I wasn't feeling well on Friday night, so on Saturday morning when I woke up to Justin getting dressed and telling me "I've got the perfect way to start your day," I was skeptical because I thought that the perfect way to start my day would be another hour or so of sleep. I reluctantly got dressed though as he told me that we would have Hayden watch Story and he and I would go for a ride on the motorcycle. I like riding on the motorcycle but every time this is proposed I go into "practical mode" and start considering things like "I just washed my hair last night, now I'm going to get all kinds of bugs and crap in it, is it worth it?" and "Well, how far are we going to ride because I don't want to waste gas." And "What kind of a mess am I going to come home to if we leave the boys here alone?" I've become a bitter woman who can't have fun, and in defiance of that I put a bandana over my hair, threw some cereal at the boys and raced out of the house.

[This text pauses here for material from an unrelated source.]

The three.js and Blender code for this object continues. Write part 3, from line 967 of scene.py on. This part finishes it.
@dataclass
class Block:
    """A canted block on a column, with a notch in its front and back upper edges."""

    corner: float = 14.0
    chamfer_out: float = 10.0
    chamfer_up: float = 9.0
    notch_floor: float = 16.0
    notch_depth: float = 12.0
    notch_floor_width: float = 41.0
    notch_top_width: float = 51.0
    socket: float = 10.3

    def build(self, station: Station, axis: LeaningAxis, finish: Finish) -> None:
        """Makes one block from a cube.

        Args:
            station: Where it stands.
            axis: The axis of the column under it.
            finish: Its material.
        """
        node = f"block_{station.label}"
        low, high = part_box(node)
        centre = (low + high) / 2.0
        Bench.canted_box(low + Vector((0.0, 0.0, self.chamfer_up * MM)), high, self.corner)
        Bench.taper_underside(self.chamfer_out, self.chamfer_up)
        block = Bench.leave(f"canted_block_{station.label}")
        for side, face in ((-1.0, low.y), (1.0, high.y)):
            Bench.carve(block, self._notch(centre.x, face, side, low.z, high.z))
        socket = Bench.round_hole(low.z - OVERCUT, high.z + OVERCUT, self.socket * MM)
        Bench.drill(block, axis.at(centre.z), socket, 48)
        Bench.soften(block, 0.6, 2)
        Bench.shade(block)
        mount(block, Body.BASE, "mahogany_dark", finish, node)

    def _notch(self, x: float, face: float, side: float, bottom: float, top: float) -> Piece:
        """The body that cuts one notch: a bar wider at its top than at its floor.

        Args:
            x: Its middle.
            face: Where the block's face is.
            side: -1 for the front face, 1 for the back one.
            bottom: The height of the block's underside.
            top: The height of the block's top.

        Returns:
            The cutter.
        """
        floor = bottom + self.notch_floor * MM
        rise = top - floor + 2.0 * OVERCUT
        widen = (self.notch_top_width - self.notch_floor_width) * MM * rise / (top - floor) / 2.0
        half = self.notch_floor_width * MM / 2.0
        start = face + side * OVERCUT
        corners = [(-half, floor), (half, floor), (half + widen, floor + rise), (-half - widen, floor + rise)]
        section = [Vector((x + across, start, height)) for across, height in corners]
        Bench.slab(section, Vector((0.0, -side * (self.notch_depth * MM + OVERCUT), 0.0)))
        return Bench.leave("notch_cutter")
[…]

I had never ridden a motorcycle before I met Justin. The first time I was on one I was amazed at how safe they feel. I have this problem with not trusting myself with dangerous things. Table saws? I want to see how close I can get my finger to the blade. Guns? I want to see how tightly I can squeeze the trigger before firing. Allegedly "live" wires in the yard that the cable company has sliced through? I want to grab them to see how "live" they are (the one in our yard is not). I think it has to do with the potential of these objects. I want to be the thing that makes all potential kinetic, but with great effort I try to avoid this kind of activity. So instead of obsessing about trying to drag the toe of my shoe on the pavement as we rode, I turned my attention to the houses we passed. Backwoods Arkansas is a great place to look at houses too. I don't know what men do when they ride, but I suspect from Justin's reactions when I'd lean forward to yell questions that they're not critiquing houses. "WHY DO YOU THINK THEY DIDN'T WINDOWS IN THE FRONT OF THAT HOUSE?" "WHAT???"

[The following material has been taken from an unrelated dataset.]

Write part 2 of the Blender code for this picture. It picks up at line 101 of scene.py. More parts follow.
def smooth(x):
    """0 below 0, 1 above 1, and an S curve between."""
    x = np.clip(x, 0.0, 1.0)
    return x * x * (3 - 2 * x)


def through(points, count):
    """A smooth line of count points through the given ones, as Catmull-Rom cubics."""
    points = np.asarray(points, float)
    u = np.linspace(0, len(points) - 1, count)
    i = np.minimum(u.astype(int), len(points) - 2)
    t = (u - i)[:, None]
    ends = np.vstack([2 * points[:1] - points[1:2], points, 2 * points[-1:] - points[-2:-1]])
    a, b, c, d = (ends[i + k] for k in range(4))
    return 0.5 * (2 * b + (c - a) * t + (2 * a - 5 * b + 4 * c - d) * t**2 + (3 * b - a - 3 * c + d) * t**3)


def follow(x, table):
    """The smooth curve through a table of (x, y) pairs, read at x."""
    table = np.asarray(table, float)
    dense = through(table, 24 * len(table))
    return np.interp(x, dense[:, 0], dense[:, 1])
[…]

I've read the first part of "Zen and the Art of Motorcycle Maintenance" and what Pirsig says is true, traveling by motorcycle is very different from traveling by car. On a motorcycle you're a part of your surroundings, changing them as you move forward instead of passively moving through them. You can smell fresh-cut grass or the moist air by a creek, you feel the cool patches from the shade of trees, you can feel the speed in the form of wind on your face and the tugging of gravity when you make a turn, and you could, if you're a brave one, drag the toes of your shoes on the pavement just under your feet. It's a great feeling and a nice way to start the morning.